_Exercise directions_
List all lines of the data containing the word "type".

-*-

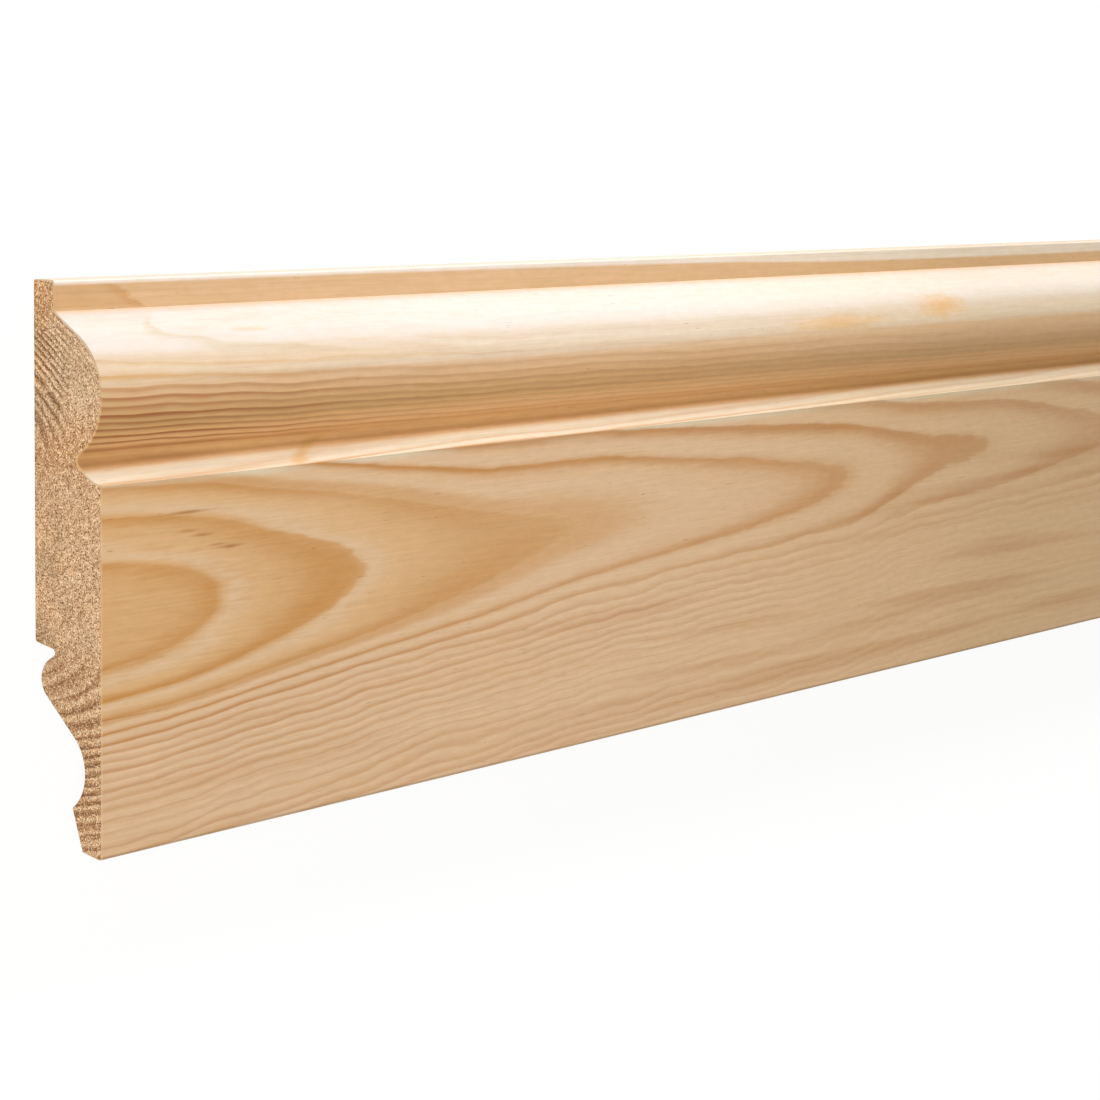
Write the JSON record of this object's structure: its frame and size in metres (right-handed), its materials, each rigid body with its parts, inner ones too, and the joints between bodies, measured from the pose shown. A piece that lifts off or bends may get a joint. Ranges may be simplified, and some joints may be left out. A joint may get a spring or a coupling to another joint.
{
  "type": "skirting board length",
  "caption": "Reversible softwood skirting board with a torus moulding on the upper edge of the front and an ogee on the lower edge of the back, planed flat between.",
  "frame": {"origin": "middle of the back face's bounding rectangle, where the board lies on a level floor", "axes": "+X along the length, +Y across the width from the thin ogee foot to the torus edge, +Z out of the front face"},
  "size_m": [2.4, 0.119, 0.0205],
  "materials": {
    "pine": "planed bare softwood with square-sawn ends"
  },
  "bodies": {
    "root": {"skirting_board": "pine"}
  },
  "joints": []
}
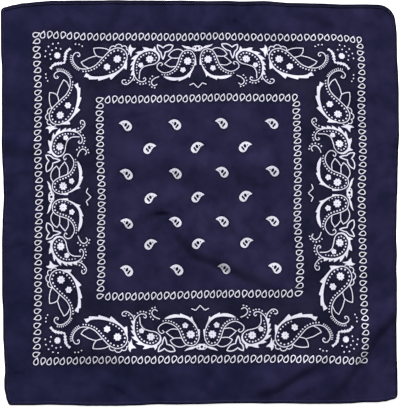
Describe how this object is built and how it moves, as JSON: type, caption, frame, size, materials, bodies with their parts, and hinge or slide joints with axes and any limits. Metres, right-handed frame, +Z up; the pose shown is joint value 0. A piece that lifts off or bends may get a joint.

-*-

_Solution for this exercise_
  "type": "skirting board length",
Describe how this object is built and how it moves, as JSON: type, caption, frame, size, materials, bodies with their parts, and hinge or slide joints with axes and any limits. Metres, right-handed frame, +Z up; the pose shown is joint value 0. A piece that lifts off or bends may get a joint.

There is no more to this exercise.